THE REQUEST ::
In the listing below, find the line containing "Model this object" and the line containing "seat_clearance = 0.15". Repeat exactly those two lines and every line between them, nothing more.

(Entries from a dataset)
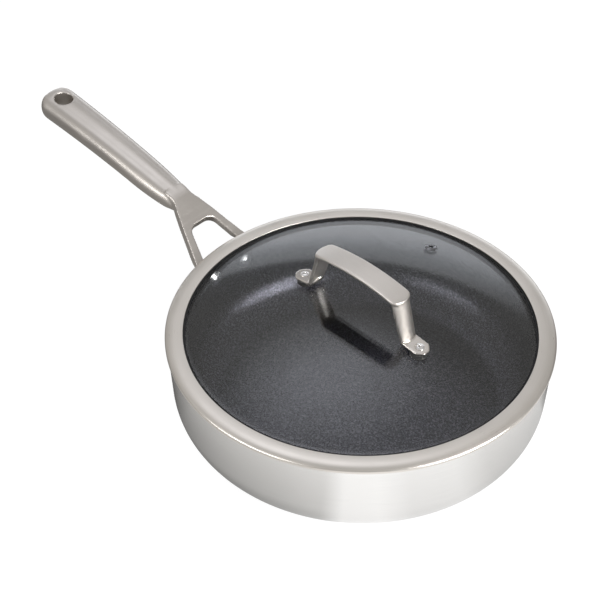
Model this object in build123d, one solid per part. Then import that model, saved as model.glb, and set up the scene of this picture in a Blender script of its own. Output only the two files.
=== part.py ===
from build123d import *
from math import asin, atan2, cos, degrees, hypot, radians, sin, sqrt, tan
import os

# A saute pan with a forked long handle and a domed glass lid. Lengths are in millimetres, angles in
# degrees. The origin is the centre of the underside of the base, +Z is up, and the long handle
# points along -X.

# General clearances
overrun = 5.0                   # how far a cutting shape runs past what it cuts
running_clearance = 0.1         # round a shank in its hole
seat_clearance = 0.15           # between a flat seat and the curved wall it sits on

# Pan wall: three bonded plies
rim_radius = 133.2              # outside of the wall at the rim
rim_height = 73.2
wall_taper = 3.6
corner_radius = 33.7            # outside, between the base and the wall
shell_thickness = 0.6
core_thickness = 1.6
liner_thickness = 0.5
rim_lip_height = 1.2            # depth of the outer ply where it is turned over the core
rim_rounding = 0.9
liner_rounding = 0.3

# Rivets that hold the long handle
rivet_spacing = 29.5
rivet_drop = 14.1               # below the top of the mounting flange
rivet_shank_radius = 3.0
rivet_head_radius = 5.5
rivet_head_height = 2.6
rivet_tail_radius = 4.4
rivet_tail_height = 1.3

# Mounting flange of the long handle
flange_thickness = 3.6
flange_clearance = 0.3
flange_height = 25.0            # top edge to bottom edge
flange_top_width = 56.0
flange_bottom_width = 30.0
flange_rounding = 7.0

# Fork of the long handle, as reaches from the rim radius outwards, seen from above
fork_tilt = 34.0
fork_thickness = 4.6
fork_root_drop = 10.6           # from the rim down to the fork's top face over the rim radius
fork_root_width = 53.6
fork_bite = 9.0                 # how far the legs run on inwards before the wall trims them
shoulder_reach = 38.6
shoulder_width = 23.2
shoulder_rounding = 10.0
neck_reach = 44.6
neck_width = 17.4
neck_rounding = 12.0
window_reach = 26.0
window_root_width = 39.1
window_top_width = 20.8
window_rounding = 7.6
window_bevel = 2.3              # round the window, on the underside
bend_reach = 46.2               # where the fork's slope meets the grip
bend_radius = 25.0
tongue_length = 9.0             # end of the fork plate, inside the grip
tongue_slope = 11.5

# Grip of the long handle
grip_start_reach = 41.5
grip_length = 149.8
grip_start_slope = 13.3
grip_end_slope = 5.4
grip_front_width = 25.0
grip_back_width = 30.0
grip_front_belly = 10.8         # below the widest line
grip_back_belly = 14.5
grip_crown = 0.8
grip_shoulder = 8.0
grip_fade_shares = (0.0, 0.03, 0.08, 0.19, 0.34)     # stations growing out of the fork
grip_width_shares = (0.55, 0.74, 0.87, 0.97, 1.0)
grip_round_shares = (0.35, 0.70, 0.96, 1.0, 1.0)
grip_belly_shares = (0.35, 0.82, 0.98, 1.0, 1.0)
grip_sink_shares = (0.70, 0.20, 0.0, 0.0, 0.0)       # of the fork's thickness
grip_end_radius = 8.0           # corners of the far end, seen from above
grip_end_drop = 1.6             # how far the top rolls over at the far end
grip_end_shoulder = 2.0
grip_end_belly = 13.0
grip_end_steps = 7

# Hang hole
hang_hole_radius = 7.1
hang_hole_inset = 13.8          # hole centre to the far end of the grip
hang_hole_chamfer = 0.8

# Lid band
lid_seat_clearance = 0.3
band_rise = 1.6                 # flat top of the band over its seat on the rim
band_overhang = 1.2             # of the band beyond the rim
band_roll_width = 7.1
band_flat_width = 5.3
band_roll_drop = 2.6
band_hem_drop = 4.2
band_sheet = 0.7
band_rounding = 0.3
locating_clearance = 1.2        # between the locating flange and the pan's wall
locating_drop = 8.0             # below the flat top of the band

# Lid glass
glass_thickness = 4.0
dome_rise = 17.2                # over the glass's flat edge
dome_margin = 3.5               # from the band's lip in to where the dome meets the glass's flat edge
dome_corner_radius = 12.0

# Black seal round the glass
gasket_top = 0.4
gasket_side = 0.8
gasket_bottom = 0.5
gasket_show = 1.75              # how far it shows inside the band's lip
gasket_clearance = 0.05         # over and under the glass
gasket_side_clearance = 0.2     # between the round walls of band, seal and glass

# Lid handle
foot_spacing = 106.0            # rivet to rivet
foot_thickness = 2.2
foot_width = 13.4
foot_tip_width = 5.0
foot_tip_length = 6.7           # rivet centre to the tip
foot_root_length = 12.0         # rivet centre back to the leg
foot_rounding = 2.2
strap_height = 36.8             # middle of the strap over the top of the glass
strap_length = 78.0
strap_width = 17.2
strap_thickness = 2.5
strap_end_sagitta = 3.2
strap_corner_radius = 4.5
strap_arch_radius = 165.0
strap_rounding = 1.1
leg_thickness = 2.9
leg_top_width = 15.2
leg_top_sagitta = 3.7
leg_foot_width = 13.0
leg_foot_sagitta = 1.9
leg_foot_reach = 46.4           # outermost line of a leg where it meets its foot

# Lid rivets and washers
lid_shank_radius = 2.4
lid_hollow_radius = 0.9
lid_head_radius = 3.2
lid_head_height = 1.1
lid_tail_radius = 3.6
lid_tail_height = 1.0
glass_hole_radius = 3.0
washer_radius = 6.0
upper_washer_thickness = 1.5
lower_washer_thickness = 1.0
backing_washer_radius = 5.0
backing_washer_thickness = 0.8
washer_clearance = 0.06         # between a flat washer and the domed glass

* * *

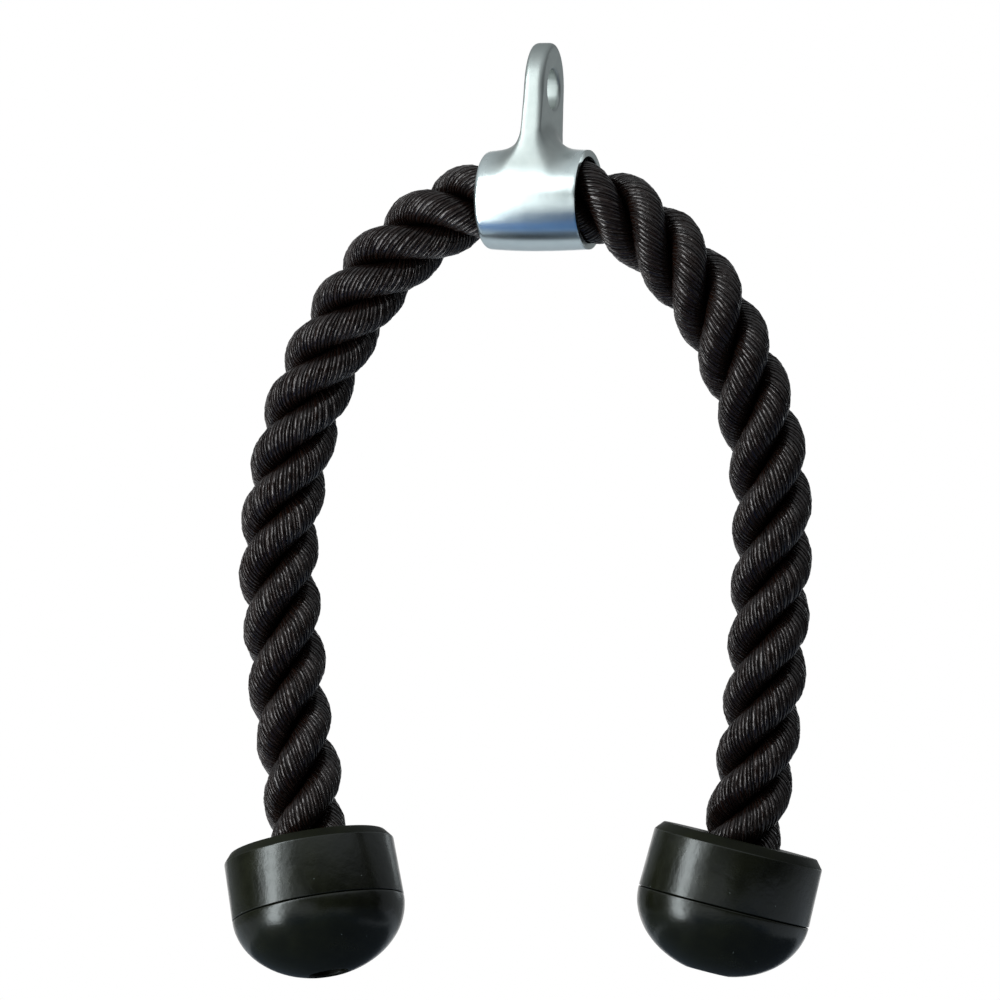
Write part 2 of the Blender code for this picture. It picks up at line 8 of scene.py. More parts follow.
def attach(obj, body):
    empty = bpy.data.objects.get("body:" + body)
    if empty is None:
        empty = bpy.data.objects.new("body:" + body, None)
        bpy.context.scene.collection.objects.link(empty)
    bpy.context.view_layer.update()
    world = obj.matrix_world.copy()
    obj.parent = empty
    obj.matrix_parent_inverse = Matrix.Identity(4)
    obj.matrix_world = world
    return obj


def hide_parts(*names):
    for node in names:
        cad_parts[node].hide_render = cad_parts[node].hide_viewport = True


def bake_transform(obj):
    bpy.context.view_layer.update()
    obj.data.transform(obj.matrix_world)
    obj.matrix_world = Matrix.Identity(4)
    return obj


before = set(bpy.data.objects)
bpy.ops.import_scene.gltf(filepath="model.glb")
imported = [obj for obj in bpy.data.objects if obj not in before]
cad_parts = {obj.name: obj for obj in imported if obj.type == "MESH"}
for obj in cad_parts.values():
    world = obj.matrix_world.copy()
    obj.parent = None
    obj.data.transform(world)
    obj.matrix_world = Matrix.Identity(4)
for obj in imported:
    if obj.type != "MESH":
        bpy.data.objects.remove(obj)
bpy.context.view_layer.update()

FINISHED TASK ::
Model this object in build123d, one solid per part. Then import that model, saved as model.glb, and set up the scene of this picture in a Blender script of its own. Output only the two files.
=== part.py ===
from build123d import *
from math import asin, atan2, cos, degrees, hypot, radians, sin, sqrt, tan
import os

# A saute pan with a forked long handle and a domed glass lid. Lengths are in millimetres, angles in
# degrees. The origin is the centre of the underside of the base, +Z is up, and the long handle
# points along -X.

# General clearances
overrun = 5.0                   # how far a cutting shape runs past what it cuts
running_clearance = 0.1         # round a shank in its hole
seat_clearance = 0.15           # between a flat seat and the curved wall it sits on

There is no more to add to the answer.